--- BEGIN ---

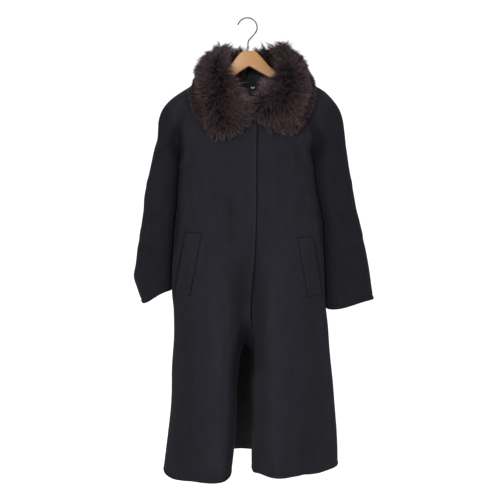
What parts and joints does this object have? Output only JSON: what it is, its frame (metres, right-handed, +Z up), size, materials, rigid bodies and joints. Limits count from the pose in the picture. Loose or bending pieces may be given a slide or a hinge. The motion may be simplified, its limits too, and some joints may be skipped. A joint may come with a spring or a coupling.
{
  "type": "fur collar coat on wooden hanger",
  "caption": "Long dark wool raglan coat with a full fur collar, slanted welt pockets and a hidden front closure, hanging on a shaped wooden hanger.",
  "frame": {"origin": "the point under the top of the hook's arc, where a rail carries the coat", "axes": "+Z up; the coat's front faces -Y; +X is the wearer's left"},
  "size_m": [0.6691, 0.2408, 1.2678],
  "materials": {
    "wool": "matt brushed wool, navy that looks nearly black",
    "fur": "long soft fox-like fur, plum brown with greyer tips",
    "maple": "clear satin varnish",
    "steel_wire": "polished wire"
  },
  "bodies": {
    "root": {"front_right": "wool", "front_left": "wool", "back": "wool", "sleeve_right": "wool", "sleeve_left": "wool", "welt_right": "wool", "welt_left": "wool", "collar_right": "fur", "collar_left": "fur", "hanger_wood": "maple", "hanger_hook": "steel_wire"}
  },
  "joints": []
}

--- END ---
--- BEGIN ---

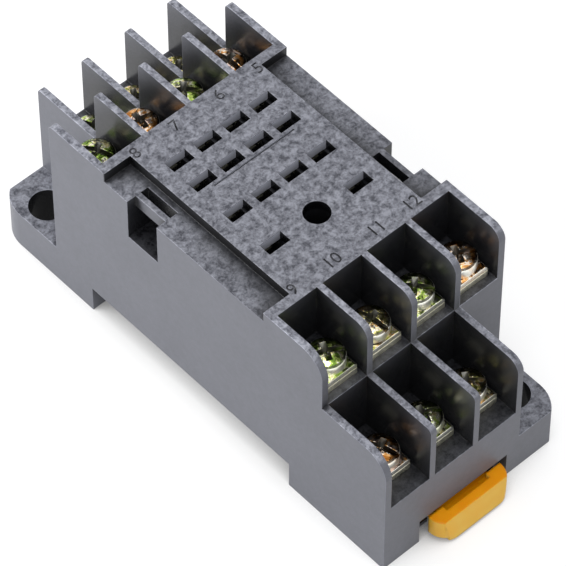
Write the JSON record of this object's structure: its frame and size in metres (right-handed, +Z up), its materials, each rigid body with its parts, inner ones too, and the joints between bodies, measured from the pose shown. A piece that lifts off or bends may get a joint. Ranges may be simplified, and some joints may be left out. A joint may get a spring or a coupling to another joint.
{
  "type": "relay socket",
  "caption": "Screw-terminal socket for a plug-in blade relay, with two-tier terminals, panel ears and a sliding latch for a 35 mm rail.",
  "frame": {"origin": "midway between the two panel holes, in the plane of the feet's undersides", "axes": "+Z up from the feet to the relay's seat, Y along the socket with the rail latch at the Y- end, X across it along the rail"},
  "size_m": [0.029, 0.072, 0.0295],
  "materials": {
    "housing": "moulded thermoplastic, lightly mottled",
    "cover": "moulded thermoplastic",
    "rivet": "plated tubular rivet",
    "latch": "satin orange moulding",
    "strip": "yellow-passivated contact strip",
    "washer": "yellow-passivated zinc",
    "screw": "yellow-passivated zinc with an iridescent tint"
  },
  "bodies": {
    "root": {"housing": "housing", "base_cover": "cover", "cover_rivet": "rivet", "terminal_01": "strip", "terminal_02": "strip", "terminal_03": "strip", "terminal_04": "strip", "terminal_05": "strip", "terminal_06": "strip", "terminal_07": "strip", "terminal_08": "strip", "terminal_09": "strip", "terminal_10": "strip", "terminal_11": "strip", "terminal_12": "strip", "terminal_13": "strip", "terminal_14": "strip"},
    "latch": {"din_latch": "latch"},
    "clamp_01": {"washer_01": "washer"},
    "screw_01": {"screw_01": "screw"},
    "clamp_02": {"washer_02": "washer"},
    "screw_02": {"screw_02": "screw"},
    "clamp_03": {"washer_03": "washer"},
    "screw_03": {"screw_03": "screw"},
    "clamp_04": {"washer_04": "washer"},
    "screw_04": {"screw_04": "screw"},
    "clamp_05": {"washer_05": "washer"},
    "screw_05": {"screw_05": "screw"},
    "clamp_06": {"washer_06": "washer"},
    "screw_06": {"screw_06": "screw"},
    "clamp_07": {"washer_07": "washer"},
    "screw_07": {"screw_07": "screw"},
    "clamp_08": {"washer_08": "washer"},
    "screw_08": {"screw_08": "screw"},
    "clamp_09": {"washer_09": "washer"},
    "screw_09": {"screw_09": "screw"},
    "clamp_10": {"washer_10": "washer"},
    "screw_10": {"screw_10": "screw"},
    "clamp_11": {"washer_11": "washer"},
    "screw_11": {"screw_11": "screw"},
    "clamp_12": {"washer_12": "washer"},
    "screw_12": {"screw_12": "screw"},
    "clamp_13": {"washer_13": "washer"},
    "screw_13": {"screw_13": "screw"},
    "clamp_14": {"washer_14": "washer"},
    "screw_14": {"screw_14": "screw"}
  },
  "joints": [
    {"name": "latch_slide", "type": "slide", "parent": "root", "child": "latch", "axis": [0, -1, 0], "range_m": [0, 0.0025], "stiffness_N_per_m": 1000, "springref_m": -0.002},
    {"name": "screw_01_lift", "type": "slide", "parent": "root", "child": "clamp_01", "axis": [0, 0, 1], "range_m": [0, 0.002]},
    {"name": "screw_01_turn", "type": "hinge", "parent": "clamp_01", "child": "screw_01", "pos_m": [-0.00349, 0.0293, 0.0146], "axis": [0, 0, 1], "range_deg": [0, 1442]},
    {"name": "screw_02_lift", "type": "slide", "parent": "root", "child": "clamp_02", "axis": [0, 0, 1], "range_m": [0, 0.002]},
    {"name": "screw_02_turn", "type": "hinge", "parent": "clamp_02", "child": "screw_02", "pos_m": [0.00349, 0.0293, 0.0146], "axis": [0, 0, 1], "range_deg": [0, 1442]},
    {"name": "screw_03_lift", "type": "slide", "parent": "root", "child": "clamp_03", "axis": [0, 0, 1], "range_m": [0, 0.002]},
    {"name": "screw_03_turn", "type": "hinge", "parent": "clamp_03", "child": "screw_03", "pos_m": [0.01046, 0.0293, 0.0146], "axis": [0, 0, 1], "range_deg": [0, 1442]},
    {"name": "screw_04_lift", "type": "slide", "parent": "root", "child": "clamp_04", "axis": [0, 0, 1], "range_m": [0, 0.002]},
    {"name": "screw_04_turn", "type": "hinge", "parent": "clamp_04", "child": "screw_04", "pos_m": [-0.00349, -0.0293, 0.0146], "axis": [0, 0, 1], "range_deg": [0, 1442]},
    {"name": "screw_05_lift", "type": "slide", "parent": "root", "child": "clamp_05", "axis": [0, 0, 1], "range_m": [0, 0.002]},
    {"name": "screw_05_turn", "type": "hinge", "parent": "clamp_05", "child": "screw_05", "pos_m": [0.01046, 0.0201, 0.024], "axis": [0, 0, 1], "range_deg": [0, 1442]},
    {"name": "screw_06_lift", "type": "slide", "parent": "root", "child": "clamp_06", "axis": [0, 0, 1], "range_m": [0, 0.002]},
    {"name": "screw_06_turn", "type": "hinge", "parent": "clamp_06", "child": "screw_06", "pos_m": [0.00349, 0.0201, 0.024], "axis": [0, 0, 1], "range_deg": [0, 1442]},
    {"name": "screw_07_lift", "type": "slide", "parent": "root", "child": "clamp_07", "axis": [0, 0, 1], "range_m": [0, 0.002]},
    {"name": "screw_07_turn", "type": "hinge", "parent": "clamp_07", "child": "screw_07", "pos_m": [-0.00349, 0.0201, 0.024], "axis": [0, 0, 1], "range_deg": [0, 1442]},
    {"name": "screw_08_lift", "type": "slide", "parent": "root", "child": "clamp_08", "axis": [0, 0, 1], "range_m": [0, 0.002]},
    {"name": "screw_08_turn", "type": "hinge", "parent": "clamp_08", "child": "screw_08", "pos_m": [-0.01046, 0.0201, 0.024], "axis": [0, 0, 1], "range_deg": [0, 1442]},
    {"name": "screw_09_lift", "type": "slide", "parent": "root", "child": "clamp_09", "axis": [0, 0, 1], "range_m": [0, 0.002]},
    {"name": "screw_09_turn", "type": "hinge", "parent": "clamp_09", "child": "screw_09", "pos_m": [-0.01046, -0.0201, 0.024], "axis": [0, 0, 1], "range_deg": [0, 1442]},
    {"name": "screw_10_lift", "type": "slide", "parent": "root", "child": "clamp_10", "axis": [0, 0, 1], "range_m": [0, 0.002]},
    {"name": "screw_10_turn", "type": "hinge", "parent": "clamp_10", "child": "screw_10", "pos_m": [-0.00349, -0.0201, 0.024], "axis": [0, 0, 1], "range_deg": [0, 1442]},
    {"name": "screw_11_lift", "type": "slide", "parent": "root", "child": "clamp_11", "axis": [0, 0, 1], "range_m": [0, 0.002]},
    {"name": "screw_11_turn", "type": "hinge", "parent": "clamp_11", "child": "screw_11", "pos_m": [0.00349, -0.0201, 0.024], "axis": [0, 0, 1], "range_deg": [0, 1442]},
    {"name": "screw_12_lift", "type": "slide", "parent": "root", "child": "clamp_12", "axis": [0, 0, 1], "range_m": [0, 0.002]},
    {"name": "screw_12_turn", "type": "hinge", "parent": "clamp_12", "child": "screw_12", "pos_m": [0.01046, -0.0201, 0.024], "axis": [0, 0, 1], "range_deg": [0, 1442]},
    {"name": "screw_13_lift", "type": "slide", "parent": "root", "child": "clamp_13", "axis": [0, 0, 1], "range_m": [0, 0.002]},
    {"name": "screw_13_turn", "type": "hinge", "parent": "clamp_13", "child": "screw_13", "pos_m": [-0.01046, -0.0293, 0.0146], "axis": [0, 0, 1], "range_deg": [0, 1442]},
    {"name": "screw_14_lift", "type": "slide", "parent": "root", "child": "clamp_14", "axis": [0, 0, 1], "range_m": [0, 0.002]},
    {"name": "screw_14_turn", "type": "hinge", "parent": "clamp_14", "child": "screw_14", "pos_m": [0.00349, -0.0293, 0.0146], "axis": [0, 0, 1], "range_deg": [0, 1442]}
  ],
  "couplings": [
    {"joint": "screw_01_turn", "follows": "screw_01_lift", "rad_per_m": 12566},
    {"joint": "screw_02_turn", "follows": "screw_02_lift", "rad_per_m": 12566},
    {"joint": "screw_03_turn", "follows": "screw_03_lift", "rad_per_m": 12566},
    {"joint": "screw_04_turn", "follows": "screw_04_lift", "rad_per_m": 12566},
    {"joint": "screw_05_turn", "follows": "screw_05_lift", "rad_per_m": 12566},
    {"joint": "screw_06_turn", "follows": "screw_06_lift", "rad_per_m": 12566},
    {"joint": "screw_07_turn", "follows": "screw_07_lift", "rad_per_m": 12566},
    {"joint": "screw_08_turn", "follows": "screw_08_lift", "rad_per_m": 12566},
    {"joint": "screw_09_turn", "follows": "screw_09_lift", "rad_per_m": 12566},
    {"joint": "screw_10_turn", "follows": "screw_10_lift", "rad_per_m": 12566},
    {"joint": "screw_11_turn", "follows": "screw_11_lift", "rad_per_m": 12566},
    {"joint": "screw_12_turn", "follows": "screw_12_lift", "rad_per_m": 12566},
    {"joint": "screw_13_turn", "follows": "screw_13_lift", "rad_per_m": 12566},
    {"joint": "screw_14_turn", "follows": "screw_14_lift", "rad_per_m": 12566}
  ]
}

--- END ---

Stated exercise —
Gather every line from the listing above in which the word "that" appears.

Answer to this problem —
    "wool": "matt brushed wool, navy that looks nearly black",
Write the JSON record of this object's structure: its frame and size in metres (right-handed, +Z up), its materials, each rigid body with its parts, inner ones too, and the joints between bodies, measured from the pose shown. A piece that lifts off or bends may get a joint. Ranges may be simplified, and some joints may be left out. A joint may get a spring or a coupling to another joint.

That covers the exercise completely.